Through service provider and buyer data gathered in the upcoming HRaaS Blueprint, HfS looks to lift the lid to examine the maturity level of analytics within the HRO market. The application of analytics within the HRO value chain can be used to address multiple needs on both the service provider and buyer side of the fence, and here HfS identifies the maturity and use case examples of buyer focused HR analytics applications.

 

At the lower end of the HR analytics maturity scale are HR scorecards. These identify the basic HR elements of an organization including employee number by region/department, attrition, time to hire, cost per hire, etc. These scorecards mainly identify HR KPIs and are therefore essential in HRO delivery. While the information provided by these scorecards is needed by buyers, especially in larger organizations with multiple HR systems, they deliver little value beyond organizational HR clarity. Service providers such as OneSource Virtual and Capgemini have taken these scorecards one step beyond, by benchmarking HR KPIs by industry and region, which can then be measured against client scorecard performance to address performance gaps and develop innovation roadmaps. Scorecard benchmarking is offered by ~50% of HRO service providers as a standalone service, with the remainder who offer this, embedding it within wider MPHRO delivery.

 

The next stage of analytic maturity aims to address business needs of buyers. One increasingly important need has been employee engagement. In an age where talent is identified as a rarified asset, reducing attrition levels is key to maintaining revenue generation and IP within organizations. Increasing employee engagement plays to this strategy of maintaining talent and drives overall productivity through a more aligned and motivated workforce. Optimizing employee portals on HCM platforms through the analysis of dropout rates and helpdesk queries aims to reduce frustration levels. Analyzing employee engagement in continuous learning initiatives as well as analysis of colleague interactions serve to accurately measure employee engagement and workplace satisfaction.

 

At its most mature level, HR analytics aims to prescribe management best practice. This is where HR analytics is heading, taking the analysis of these employee engagement metrics, and industry-wide benchmarking and combining them to provide predictive and prescriptive HR analytics offerings. Currently, ~40% of MPHRO service providers are developing HR analytic packages that aim to predict individual employee churn through employee engagement measurements. HR management actions are then prescribed based on industry-wide best practice, which is gathered at the benchmarking level. This is starting to come to market, although at present is still largely at the pilot phase.

 

A recurring theme from buyers is that they are only satisfied with the HR analytics they have at their disposal for a short period and are constantly looking for the next innovation. One area of innovation that buyers are currently requesting is real time analysis of how HR functions tie into revenue generation.
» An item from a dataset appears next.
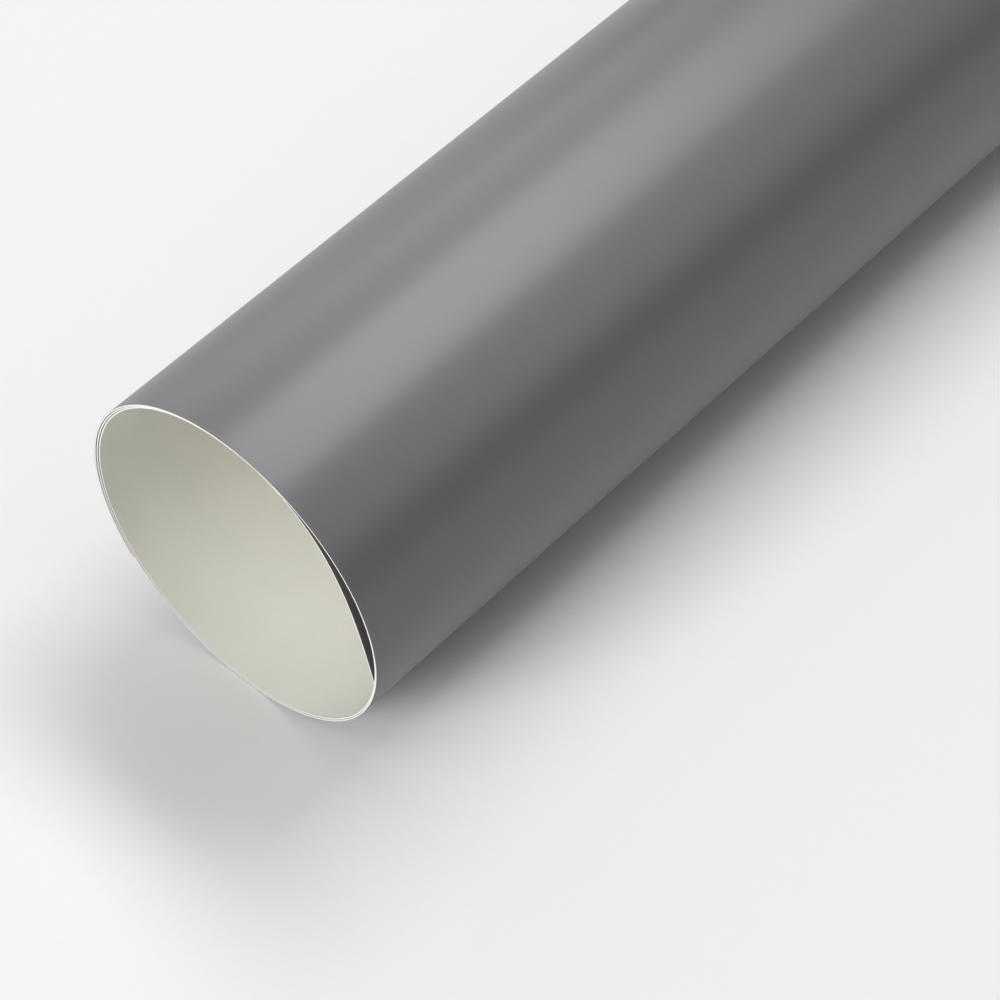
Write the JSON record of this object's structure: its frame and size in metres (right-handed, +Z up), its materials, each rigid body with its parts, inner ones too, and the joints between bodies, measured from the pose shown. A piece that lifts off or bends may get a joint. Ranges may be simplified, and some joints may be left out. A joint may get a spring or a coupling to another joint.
{
  "type": "backdrop paper roll",
  "caption": "Loosely rolled sheet of coated backdrop paper, grey outside and ivory inside, whose outer turn unrolls.",
  "frame": {"origin": "on the floor under the middle of the roll", "axes": "+X along the roll's axis, +Z up, the outer tail edge on the +Y side"},
  "size_m": [0.7, 0.124, 0.1231],
  "materials": {
    "face_coat": "satin",
    "base_paper": "matte",
    "back_coat": "matte"
  },
  "bodies": {
    "roll": {"floor_strip_face_coat": "face_coat", "floor_strip_base_paper": "base_paper", "floor_strip_back_coat": "back_coat", "inner_turns_face_coat": "face_coat", "inner_turns_base_paper": "base_paper", "inner_turns_back_coat": "back_coat"},
    "strip_1": {"outer_turn_01_face_coat": "face_coat", "outer_turn_01_base_paper": "base_paper", "outer_turn_01_back_coat": "back_coat", "outer_turn_02_face_coat": "face_coat", "outer_turn_02_base_paper": "base_paper", "outer_turn_02_back_coat": "back_coat"},
    "strip_2": {"outer_turn_03_face_coat": "face_coat", "outer_turn_03_base_paper": "base_paper", "outer_turn_03_back_coat": "back_coat", "outer_turn_04_face_coat": "face_coat", "outer_turn_04_base_paper": "base_paper", "outer_turn_04_back_coat": "back_coat"},
    "strip_3": {"outer_turn_05_face_coat": "face_coat", "outer_turn_05_base_paper": "base_paper", "outer_turn_05_back_coat": "back_coat", "outer_turn_06_face_coat": "face_coat", "outer_turn_06_base_paper": "base_paper", "outer_turn_06_back_coat": "back_coat"},
    "strip_4": {"outer_turn_07_face_coat": "face_coat", "outer_turn_07_base_paper": "base_paper", "outer_turn_07_back_coat": "back_coat", "outer_turn_08_face_coat": "face_coat", "outer_turn_08_base_paper": "base_paper", "outer_turn_08_back_coat": "back_coat"},
    "strip_5": {"outer_turn_09_face_coat": "face_coat", "outer_turn_09_base_paper": "base_paper", "outer_turn_09_back_coat": "back_coat", "outer_turn_10_face_coat": "face_coat", "outer_turn_10_base_paper": "base_paper", "outer_turn_10_back_coat": "back_coat"},
    "strip_6": {"outer_turn_11_face_coat": "face_coat", "outer_turn_11_base_paper": "base_paper", "outer_turn_11_back_coat": "back_coat", "outer_turn_12_face_coat": "face_coat", "outer_turn_12_base_paper": "base_paper", "outer_turn_12_back_coat": "back_coat"},
    "inner_edge": {"inner_edge_face_coat": "face_coat", "inner_edge_base_paper": "base_paper", "inner_edge_back_coat": "back_coat"}
  },
  "joints": [
    {"name": "unroll", "type": "hinge", "parent": "roll", "child": "strip_6", "pos_m": [0, -0.00822, 0], "axis": [1, 0, 0], "range_deg": [0, 32.5]},
    {"name": "unroll_5", "type": "hinge", "parent": "strip_6", "child": "strip_5", "pos_m": [0, -0.0523, 0.02791], "axis": [1, 0, 0], "range_deg": [0, 50]},
    {"name": "unroll_4", "type": "hinge", "parent": "strip_5", "child": "strip_4", "pos_m": [0, -0.0592, 0.07973], "axis": [1, 0, 0], "range_deg": [0, 50]},
    {"name": "unroll_3", "type": "hinge", "parent": "strip_4", "child": "strip_3", "pos_m": [0, -0.02389, 0.11838], "axis": [1, 0, 0], "range_deg": [0, 50]},
    {"name": "unroll_2", "type": "hinge", "parent": "strip_3", "child": "strip_2", "pos_m": [0, 0.02849, 0.11617], "axis": [1, 0, 0], "range_deg": [0, 50]},
    {"name": "unroll_1", "type": "hinge", "parent": "strip_2", "child": "strip_1", "pos_m": [0, 0.06054, 0.07458], "axis": [1, 0, 0], "range_deg": [0, 50]},
    {"name": "inner_edge_flex", "type": "hinge", "parent": "roll", "child": "inner_edge", "pos_m": [0, -0.01314, 0.11959], "axis": [1, 0, 0], "range_deg": [0, 15], "stiffness_Nm_per_rad": 0.05, "springref_deg": -17.19}
  ],
  "couplings": [
    {"joint": "unroll_5", "follows": "unroll", "ratio": 1.5385},
    {"joint": "unroll_4", "follows": "unroll", "ratio": 1.5385},
    {"joint": "unroll_3", "follows": "unroll", "ratio": 1.5385},
    {"joint": "unroll_2", "follows": "unroll", "ratio": 1.5385},
    {"joint": "unroll_1", "follows": "unroll", "ratio": 1.5385}
  ]
}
This would represent a real linking of HR into overall business metrics and would represent a milestone in HR analytics. Currently, Capgemini is leading the pack with the development of its Insight 360 package, which ties in with Salesforce to deliver analysis of HR impact on ongoing revenue generation.

 

Within HR, there is a real need from buyers for an ever-increasing level of analysis. Service providers who can provide this and fully utilize the reporting delivered from HCM platforms such as Workday and SuccessFactors will begin to take an increasing market share in this industry. Service providers and buyers who operate outside of this cloud ecosystem will struggle to keep up in this market.